Types and Variations

Drive styles

  • Hex socket (Allen): Most common; use the correct metric or SAE hex key.
  • Slotted: Simple, but easier to strip; often seen on small decorative hardware.
  • Torx socket: Better torque transfer, less cam-out.
  • Square or external hex head: Found on older or heavy-duty collars; not truly headless but used for similar locking duties.

Point styles (tip shapes)

  • Cup point: A small concave end bites slightly into the shaft. Good general-purpose hold for metal shafts.
  • Flat point: Flat end presses without digging in. Better for soft materials or where you want less surface damage.
  • Cone point: A sharp tip that penetrates for a very secure hold. Best for permanent or high-torque applications.
  • Knurled cup: A serrated version of cup point for improved grip under vibration.
  • Dog point: A cylindrical tip that fits into a mating hole or slot for precise location and repeatable assembly.
  • Half-dog point: Shorter dog for shallow holes.
  • Oval or nylon tip: Reduces marring on delicate surfaces; nylon tip adds vibration resistance.

Materials and finishes

  • Alloy steel (black oxide): Strong and economical; use indoors or in dry areas.
  • Stainless steel (18-8, 316): Corrosion resistant for bathrooms, kitchens, and outdoor use.
  • Brass: Softer, non-sparking, and kinder to mating parts; common in decorative hardware.
  • Nylon-tipped variants: Protect finishes and add friction.

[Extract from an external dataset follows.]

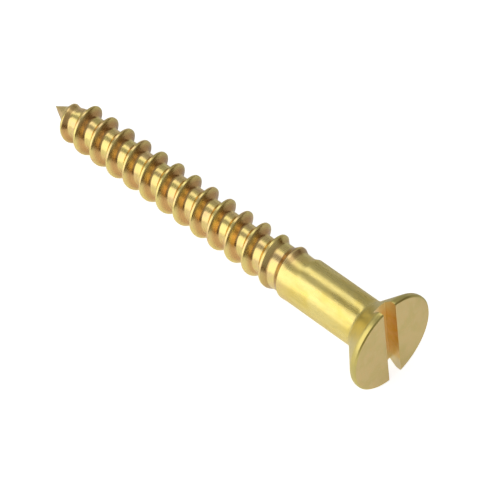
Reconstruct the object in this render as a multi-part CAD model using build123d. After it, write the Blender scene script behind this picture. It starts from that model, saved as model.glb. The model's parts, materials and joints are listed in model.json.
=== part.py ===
from build123d import *
import os
from math import cos, pi, radians, sin, tan

# A slotted flat countersunk wood screw, number 8 gauge by 1 1/2 inch, in solid brass.
# It lies along X: the flat face of the head is at X = 0 and faces +X, and the point is at -X.
# The screwdriver slot runs along Z. All sizes are in millimetres, and all angles in degrees.
# "Depth" is the distance from the head's flat face towards the point, so X = -depth.

# --- the blank: head and plain shank ---
overall_length = 38.1
shank_diameter = 4.17
head_diameter = 8.50
rim_thickness = 0.50
countersink_angle = 90.0

# --- the screwdriver slot ---
slot_width = 1.32
slot_depth = 1.15

# --- the thread: right-handed, cut into the shank, so its crest starts as wide as the shank ---
thread_pitch = 1.95
core_diameter = 2.66
crest_width = 0.22
flank_width = 0.52
thread_start_depth = 9.4
crest_taper = 0.08
thread_phase = 0.76

# --- the run-out: the groove starts shallow beside the shank, and then goes to its full depth ---
shallow_share = 0.28
shallow_length = 0.8
deepening_depth = 10.4
deepening_length = 4.5

# --- the gimlet point ---
point_length = 3.1
point_curve = 1.3
tip_diameter = 0.10
flight_start = 0.8
flight_full = 2.9

# --- how finely the thread is described ---
sections_per_turn = 10

shank_radius = shank_diameter / 2
head_radius = head_diameter / 2
core_radius = core_diameter / 2
cone_height = (head_radius - shank_radius) / tan(radians(countersink_angle / 2))


def smooth_step(value):
    """Goes gently from 0 to 1 as value goes from 0 to 1, and stays level outside that."""
    value = min(max(value, 0.0), 1.0)
    return value * value * (3 - 2 * value)


def groove_share(depth):
    """How much of its full depth the thread's groove has at one depth along the screw."""
    shallow = smooth_step((depth - thread_start_depth) / shallow_length)
    deep = smooth_step((depth - deepening_depth) / deepening_length)
    return shallow_share * shallow + (1 - shallow_share) * deep


def thread_radii(depth):
    """Radii of the thread's root and crest at one depth.

    The root falls away from the shank over the run-out and closes to the gimlet point. The crest
    tapers a little from the shank's radius, and its flight dies away just short of the tip.
    """
    from_tip = overall_length - depth
    threaded_share = (depth - thread_start_depth) / (overall_length - thread_start_depth)
    point_share = 1 - max(0.0, 1 - from_tip / point_length) ** point_curve
    bare_core = max(core_radius * point_share, tip_diameter / 2)
    full_crest = shank_radius - crest_taper * threaded_share
    flight = smooth_step((from_tip - flight_start) / (flight_full - flight_start))
    crest = bare_core + (full_crest - core_radius) * flight
    root = crest + (bare_core - crest) * groove_share(depth)
    return root, crest


def thread_section(depth):
    """The closed outline of the threaded part, cut square to the axis at one depth.

    It turns once per pitch as the depth grows, which is what makes the thread a helix. Places
    round the outline are shares of a turn, counted from the middle of the crest.
    """
    root, crest = thread_radii(depth)
    crest_side = crest_width / thread_pitch / 2
    flank_foot = crest_side + flank_width / thread_pitch
    turned = thread_phase - depth / thread_pitch

    def place(share, radius):
        angle = 2 * pi * (share + turned)
        return Vector(-depth, radius * cos(angle), radius * sin(angle))

    def flank(start, start_radius, end, end_radius):
        """One side of the ridge: a spiral arc, drawn as the cubic that leaves both ends along it."""
        if start_radius == end_radius:
            middle = place((start + end) / 2, start_radius)
            return Edge.make_three_point_arc(place(start, start_radius), middle, place(end, end_radius))
        around = 2 * pi * (end - start)

        def heading(share, radius):
            angle = 2 * pi * (share + turned)
            outward = Vector(0, cos(angle), sin(angle)) * (end_radius - start_radius)
            return outward + Vector(0, -sin(angle), cos(angle)) * (radius * around)

        first = place(start, start_radius)
        last = place(end, end_radius)
        after_first = first + heading(start, start_radius) / 3
        before_last = last - heading(end, end_radius) / 3
        return Edge.make_bezier(first, after_first, before_last, last)

    crest_ends = place(-crest_side, crest), place(crest_side, crest)
    root_ends = place(flank_foot, root), place(-flank_foot, root)
    return Wire(
        [
            flank(-flank_foot, root, -crest_side, crest),
            Edge.make_three_point_arc(crest_ends[0], place(0, crest), crest_ends[1]),
            flank(crest_side, crest, flank_foot, root),
            Edge.make_three_point_arc(root_ends[0], place(0.5, root), root_ends[1]),
        ]
    )


def threaded_part():
    """The thread and the gimlet point: one solid lofted through the turning sections."""
    length = overall_length - thread_start_depth
    count = round(length / thread_pitch * sections_per_turn)
    depths = [thread_start_depth + length * index / count for index in range(count + 1)]
    return Solid.make_loft([thread_section(depth) for depth in depths])


def head_and_shank():
    """The countersunk head and the plain shank, turned about X."""
    outline = Polyline(
        (0, 0),
        (0, head_radius),
        (-rim_thickness, head_radius),
        (-rim_thickness - cone_height, shank_radius),
        (-thread_start_depth, shank_radius),
        (-thread_start_depth, 0),
        close=True,
    )
    return revolve(make_face(outline), Axis.X)


def driver_slot():
    """The space that the screwdriver's blade goes in, open at both sides of the head along Z."""
    return Box(2 * slot_depth, slot_width, 2 * head_diameter)


def wood_screw():
    return head_and_shank() - driver_slot() + threaded_part()


os.makedirs("parts", exist_ok=True)
export_step(wood_screw(), "parts/wood_screw.step")
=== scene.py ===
import json
from math import asin, cos, pi, radians, sin, sqrt, tan

import bmesh
import bpy
from mathutils import Matrix, Vector, noise


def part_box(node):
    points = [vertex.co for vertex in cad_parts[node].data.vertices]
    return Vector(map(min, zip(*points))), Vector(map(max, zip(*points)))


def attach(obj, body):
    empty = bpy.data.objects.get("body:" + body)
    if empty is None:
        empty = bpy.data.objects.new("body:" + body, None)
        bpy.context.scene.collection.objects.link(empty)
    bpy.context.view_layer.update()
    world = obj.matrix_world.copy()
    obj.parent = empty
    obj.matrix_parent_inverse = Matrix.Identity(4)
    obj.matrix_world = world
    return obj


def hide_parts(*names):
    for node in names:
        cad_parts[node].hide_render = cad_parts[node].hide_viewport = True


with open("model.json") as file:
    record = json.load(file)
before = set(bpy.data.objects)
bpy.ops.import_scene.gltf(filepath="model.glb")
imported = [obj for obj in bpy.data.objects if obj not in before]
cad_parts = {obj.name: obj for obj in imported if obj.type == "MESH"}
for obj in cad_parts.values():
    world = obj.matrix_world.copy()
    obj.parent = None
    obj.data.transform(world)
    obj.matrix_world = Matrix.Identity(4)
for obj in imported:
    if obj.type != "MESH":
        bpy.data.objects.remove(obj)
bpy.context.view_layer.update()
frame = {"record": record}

# A slotted brass wood screw. It lies along X, with the head's flat face at X = 0 facing +X and the
# point at -X. "Depth" is the distance from that face towards the point, so X = -depth.
# Everything is in metres: a size in millimetres is written as a number times mm.
mm = 0.001
mounts = {mount["name"]: mount for mount in frame["record"]["mounts"]}

# --- sizes read from the frame ---
overall_length = -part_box("wood_screw")[0].x
shank_radius = mounts["shank"]["dims"]["r_mm"] * mm
head_radius = mounts["countersink"]["dims"]["r_mm"] * mm
cone_height = mounts["countersink"]["dims"]["length_mm"] * mm
rim_thickness = -mounts["countersink"]["pos_m"][0]

# --- the head's edges and its slot ---
slot_width = 1.32 * mm
slot_depth = 1.15 * mm
rim_break = 0.11 * mm
rim_round = 0.06 * mm
rim_back_round = 0.50 * mm
rim_back_set_back = 0.41 * rim_back_round
neck_round = 0.30 * mm
neck_stretch = 1.2
slot_edge_break = 0.035 * mm
sharp_edge_degrees = 35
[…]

Choosing the Right Set Screw

  • Match threads exactly: Identify metric vs inch (UNC/UNF). Bring the old screw to the hardware store or measure with a thread gauge. Common DIY sizes include M3–M6 and #4–#10.
  • Length matters: The screw should fully engage the threaded hole but not stick out. Too short can strip, too long can bottom out or block parts.
  • Pick the right point:
    • Cup point for most metal-to-metal shaft applications
    • Flat or nylon tip on finished or soft surfaces
    • Cone point for high load or where a dimple exists
    • Dog point if there is a matching hole or keyway feature
  • Choose material for the environment: Stainless for wet areas, alloy steel for dry interiors, brass for delicate trim. Use anti-seize on stainless to reduce galling.
  • Plan for vibration: Add medium-strength threadlocker (blue) or use a second set screw or a jam screw on top to lock it.
  • Tool fit: Use the correct hex key size (metric vs SAE) to avoid rounding the socket. A snug fit is critical.

Tips for Use and Maintenance

  • Prep the shaft: If possible, file or grind a small flat on the round shaft where the screw lands. This increases resistance to rotation and prevents slipping.
  • Use proper torque: Tighten firmly but do not overdo it. Refer to torque charts for the screw size and material. Over-torque strips sockets and threads.
  • Stage tightening: For hubs with two set screws, snug both, then alternate tightening to share load. For collars, position one at 90 degrees to the other if possible.
  • Threadlocker wisely: Clean threads with alcohol, apply a drop of medium-strength threadlocker, and allow cure time. Use low-strength (purple) on tiny screws you may adjust often.
  • Check after run-in: Recheck tightness after the first few hours of operation, especially on moving machinery.
  • Prevent corrosion: In bathrooms or outdoors, pick stainless or brass. Isolate dissimilar metals or use a protective paste to reduce galvanic corrosion.

Common Mistakes to Avoid

  • Wrong key size: Using an almost-fit hex key rounds the socket. Always match metric with metric and inch with inch.
  • Over-tightening: Stripped sockets or broken screws are hard to remove. Use a quality short-arm hex key for feel, not a long cheater bar.
  • No shaft flat: On smooth, hardened shafts, a cup point may skate. Add a flat or a small drilled dimple for reliable grip.
  • Using the wrong point: Cone points can gouge and make future adjustments difficult; flat points may slip on high-torque hubs. Choose based on the load and material.
  • Skipping threadlocker: Vibration can back a set screw out. A drop of threadlocker saves future headaches.
  • Mixing metals carelessly: Stainless screw in aluminum can seize. Use anti-seize and avoid moisture traps.

Related Terms

  • Grub screw: Another name for a headless set screw, common in the UK.
  • Shaft collar: A ring that clamps or locks onto a shaft; many use set screws.
  • Key and keyway: A square key in a slot that transmits torque; often used with or instead of set screws.
  • Allen wrench (hex key): The L-shaped tool used to drive most set screws.
  • Threadlocker: Adhesive that resists loosening from vibration.

Practical Examples

  • Fix a loose doorknob: Many knobs have a tiny set screw on the neck. Align the knob, insert the correct hex key, and snug the screw. If it loosens again, add a drop of threadlocker.
  • Secure a towel bar: The decorative post slides over a hidden bracket. A small slotted or hex set screw beneath the post clamps it tight. Tighten just enough to avoid denting the bracket.
  • Stop a fan pulley from slipping: Shut off power, loosen the pulley, file a flat on the motor shaft, align the pulley, and tighten the cup-point set screw with threadlocker. Recheck after a test run.
  • Restore a 3D printer drive gear: If the extruder gear is slipping, rotate the gear so the set screw lands on a flat, then tighten firmly with the correct hex key.
  • Add a locator feature: For repeatable position, drill a shallow dimple in the shaft and use a cone or dog-point set screw so the hub returns to the exact same spot after service.

By choosing the right point style and material, preparing the mating surface, and tightening with the correct tool and threadlocker, a set screw can provide a reliable, low-profile hold in countless household and workshop projects.